WHAT THE TASK ASKS — Locate the lines that hold the string "json". Copy every such line.

MATERIAL PROVIDED —

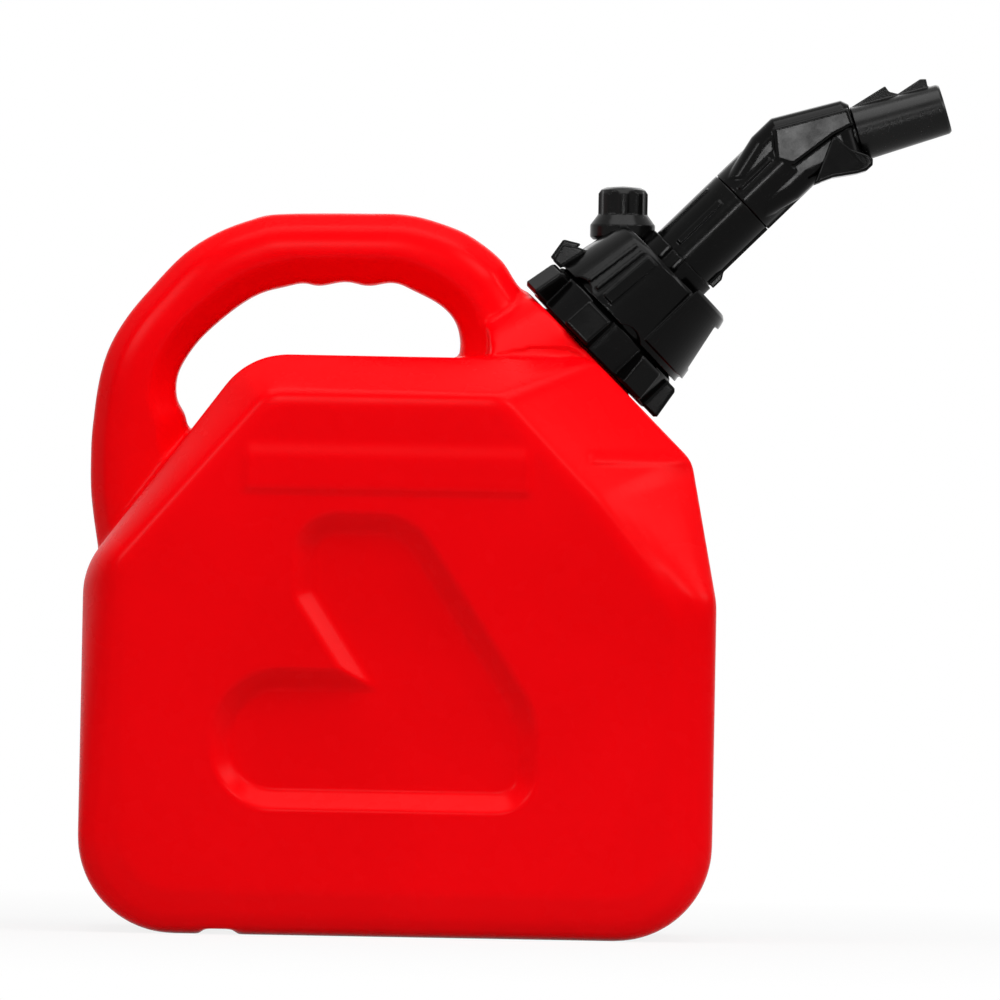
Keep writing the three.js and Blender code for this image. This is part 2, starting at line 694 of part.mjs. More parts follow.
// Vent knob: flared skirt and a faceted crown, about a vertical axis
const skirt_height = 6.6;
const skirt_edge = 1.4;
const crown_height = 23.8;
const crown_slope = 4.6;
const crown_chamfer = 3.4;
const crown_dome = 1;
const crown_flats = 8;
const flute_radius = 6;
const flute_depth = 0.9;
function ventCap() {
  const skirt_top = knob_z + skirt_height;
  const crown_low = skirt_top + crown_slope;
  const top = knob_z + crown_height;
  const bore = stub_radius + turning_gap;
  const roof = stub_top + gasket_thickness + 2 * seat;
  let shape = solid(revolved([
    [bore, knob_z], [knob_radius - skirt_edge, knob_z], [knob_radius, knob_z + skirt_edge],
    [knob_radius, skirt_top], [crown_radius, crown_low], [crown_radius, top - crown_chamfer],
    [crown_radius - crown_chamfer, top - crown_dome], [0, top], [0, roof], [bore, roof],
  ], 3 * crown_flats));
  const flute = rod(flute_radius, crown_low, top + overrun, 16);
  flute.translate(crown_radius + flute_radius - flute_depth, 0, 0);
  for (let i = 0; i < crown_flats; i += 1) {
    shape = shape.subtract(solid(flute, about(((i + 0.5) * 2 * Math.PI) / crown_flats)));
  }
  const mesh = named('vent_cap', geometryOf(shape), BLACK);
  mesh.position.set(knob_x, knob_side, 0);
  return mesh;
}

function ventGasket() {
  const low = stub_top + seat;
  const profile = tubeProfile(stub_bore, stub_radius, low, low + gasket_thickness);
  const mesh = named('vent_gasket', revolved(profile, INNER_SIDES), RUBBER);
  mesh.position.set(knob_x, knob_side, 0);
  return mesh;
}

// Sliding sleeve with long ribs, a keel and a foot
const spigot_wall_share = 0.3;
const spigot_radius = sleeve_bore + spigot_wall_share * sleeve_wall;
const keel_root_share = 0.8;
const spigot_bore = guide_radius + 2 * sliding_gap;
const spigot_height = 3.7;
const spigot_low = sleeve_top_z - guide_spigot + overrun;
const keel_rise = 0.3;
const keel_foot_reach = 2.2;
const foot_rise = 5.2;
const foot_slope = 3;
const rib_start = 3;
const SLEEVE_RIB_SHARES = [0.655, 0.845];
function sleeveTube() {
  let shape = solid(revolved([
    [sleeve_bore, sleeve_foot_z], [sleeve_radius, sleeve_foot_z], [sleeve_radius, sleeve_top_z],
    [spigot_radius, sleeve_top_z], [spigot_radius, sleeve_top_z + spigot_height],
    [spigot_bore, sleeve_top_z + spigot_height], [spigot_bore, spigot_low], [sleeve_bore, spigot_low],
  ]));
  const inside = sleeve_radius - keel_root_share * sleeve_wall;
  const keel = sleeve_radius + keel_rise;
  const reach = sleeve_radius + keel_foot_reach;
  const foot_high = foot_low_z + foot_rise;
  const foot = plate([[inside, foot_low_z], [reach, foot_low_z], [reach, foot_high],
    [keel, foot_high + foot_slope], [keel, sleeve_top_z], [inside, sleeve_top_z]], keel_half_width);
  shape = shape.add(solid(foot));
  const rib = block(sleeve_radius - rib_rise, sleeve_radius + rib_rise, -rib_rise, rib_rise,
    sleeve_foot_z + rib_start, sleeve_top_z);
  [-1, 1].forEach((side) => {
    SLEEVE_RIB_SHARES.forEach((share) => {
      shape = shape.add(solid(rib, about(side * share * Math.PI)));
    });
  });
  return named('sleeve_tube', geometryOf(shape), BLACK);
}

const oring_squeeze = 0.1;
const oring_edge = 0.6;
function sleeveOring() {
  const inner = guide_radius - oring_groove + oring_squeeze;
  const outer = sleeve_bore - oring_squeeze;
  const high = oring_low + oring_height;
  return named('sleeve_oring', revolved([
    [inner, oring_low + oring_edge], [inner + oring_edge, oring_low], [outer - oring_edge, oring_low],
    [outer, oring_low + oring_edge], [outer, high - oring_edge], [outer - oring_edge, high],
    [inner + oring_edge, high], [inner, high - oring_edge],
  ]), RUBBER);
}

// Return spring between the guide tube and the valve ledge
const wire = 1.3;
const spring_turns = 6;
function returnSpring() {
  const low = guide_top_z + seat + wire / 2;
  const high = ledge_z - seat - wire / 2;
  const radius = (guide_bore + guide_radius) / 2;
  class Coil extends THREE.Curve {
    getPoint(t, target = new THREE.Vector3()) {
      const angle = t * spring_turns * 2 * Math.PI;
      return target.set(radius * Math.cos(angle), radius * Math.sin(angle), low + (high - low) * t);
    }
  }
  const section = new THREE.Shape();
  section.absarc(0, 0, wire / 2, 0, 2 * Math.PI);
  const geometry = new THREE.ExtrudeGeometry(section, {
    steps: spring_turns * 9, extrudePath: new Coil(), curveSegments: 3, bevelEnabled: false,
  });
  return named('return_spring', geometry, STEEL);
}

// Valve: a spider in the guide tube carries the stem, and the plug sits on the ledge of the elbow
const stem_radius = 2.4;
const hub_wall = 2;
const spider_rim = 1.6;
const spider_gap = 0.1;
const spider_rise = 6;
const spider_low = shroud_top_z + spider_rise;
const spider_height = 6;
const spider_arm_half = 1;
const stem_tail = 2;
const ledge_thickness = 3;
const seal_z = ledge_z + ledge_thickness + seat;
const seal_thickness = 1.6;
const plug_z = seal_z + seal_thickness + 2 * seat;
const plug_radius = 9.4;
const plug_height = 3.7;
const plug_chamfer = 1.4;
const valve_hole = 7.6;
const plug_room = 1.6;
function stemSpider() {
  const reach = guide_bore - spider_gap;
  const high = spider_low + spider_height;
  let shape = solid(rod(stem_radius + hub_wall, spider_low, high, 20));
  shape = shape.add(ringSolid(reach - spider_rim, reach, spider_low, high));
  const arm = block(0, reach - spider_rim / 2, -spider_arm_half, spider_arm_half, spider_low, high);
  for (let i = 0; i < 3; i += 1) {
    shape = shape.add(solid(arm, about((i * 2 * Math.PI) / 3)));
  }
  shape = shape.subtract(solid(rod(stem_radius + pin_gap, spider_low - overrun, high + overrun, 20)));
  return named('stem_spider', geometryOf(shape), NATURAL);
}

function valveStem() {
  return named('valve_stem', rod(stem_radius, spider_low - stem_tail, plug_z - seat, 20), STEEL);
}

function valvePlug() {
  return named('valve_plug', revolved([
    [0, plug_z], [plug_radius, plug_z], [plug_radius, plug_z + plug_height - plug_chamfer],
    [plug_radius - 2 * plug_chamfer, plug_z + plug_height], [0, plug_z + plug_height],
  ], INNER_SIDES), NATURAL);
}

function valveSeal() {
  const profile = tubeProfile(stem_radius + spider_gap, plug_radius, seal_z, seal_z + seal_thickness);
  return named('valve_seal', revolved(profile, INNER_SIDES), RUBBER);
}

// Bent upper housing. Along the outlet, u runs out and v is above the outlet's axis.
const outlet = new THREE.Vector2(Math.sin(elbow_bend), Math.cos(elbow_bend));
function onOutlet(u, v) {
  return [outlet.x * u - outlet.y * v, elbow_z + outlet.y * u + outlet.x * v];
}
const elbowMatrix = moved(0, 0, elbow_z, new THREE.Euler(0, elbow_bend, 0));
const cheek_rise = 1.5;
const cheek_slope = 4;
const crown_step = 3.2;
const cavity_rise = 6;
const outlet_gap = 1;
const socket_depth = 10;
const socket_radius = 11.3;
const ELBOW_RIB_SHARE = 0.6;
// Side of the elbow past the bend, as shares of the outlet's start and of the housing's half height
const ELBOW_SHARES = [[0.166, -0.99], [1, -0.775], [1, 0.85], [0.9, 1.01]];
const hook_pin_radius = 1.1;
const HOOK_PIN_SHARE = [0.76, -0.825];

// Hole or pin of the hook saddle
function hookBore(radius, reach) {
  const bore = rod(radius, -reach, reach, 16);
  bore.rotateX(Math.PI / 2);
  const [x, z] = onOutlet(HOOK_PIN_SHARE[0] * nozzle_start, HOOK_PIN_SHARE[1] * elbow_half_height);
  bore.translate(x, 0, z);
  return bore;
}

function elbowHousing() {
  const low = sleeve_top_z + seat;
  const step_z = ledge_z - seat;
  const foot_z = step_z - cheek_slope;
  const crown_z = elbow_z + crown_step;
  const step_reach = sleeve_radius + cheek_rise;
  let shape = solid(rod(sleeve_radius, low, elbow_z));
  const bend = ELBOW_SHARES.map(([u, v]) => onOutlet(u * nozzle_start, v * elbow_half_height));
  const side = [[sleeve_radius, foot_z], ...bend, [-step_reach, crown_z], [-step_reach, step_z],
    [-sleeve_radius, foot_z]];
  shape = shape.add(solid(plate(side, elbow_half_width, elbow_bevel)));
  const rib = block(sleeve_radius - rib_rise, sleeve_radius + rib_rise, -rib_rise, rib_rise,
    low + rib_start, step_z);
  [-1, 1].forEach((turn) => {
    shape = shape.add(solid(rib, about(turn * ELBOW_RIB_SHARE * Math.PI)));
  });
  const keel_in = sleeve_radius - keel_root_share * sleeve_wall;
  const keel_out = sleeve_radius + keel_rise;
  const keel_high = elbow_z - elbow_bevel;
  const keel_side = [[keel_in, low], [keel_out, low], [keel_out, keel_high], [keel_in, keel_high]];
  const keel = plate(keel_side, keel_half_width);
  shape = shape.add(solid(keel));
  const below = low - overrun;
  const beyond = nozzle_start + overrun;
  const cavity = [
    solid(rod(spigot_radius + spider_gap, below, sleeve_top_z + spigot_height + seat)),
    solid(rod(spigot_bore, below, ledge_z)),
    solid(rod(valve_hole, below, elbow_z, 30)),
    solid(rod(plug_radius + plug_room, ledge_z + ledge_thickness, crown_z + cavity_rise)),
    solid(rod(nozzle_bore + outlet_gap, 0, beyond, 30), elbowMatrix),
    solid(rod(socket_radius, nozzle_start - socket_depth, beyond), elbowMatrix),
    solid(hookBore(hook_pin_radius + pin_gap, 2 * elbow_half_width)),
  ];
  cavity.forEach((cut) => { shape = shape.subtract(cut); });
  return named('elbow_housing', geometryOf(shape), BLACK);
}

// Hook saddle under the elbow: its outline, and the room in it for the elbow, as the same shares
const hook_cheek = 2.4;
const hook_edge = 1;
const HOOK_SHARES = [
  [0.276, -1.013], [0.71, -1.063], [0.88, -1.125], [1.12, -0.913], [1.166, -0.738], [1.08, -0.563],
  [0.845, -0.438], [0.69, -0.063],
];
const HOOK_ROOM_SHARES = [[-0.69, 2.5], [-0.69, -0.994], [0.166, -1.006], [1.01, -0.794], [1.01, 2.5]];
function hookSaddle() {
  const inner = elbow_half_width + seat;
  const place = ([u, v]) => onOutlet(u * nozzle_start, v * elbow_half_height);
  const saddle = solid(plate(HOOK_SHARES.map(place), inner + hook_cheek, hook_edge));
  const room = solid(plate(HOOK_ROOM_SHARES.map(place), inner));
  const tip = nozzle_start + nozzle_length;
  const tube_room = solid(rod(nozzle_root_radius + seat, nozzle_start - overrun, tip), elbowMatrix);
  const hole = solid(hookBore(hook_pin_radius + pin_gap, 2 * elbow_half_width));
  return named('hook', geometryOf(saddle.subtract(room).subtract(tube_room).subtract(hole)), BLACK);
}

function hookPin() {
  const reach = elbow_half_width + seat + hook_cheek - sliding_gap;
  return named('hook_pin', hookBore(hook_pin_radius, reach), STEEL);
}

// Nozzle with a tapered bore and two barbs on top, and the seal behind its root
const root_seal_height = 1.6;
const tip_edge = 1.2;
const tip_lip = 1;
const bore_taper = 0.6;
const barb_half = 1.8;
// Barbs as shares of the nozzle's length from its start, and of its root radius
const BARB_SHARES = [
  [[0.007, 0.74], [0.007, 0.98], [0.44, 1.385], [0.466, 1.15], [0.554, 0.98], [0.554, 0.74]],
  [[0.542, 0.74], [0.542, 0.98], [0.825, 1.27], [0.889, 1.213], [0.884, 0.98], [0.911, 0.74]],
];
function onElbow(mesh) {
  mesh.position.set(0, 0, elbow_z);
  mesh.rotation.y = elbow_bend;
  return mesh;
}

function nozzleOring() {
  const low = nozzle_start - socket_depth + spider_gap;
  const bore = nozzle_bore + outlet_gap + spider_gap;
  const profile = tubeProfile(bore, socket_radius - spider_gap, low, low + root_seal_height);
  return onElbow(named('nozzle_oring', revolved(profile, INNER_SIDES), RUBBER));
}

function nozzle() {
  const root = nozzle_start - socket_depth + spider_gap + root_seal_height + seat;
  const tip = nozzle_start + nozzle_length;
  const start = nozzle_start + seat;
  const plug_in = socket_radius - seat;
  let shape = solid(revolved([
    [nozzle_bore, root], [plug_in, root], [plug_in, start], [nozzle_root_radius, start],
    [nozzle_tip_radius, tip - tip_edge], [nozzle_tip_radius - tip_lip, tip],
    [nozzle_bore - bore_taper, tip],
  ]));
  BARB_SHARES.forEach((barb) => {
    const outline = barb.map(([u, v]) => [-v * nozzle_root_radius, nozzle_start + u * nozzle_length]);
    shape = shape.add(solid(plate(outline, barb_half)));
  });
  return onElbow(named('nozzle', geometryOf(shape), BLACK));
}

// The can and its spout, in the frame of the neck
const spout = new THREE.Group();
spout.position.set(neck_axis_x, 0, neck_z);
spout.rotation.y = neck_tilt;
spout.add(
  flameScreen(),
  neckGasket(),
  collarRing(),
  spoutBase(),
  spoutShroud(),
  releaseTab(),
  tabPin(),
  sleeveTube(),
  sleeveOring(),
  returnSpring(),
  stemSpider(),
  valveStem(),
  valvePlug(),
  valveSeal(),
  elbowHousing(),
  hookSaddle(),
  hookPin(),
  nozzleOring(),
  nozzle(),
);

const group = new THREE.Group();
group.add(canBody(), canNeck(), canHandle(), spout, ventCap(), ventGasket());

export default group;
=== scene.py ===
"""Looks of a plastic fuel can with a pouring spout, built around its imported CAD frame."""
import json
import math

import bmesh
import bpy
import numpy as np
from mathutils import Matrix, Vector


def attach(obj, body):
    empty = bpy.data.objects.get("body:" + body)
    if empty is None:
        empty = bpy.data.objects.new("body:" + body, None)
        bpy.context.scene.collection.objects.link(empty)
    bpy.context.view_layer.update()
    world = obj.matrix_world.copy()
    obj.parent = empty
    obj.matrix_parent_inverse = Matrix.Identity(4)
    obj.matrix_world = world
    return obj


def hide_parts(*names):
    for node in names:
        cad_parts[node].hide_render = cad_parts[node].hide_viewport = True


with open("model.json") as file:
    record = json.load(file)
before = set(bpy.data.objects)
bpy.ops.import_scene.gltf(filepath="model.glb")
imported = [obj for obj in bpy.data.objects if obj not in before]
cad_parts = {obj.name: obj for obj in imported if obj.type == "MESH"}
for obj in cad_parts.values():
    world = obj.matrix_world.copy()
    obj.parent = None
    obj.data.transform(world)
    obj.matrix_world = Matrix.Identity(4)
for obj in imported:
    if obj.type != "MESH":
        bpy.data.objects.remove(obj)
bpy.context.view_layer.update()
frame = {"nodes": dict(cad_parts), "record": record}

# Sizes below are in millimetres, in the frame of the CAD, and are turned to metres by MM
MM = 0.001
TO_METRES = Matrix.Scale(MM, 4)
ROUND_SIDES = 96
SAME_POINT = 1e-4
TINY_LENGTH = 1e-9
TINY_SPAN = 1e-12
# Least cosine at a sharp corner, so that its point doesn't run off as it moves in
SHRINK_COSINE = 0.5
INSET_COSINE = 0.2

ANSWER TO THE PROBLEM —
import json
with open("model.json") as file:
    record = json.load(file)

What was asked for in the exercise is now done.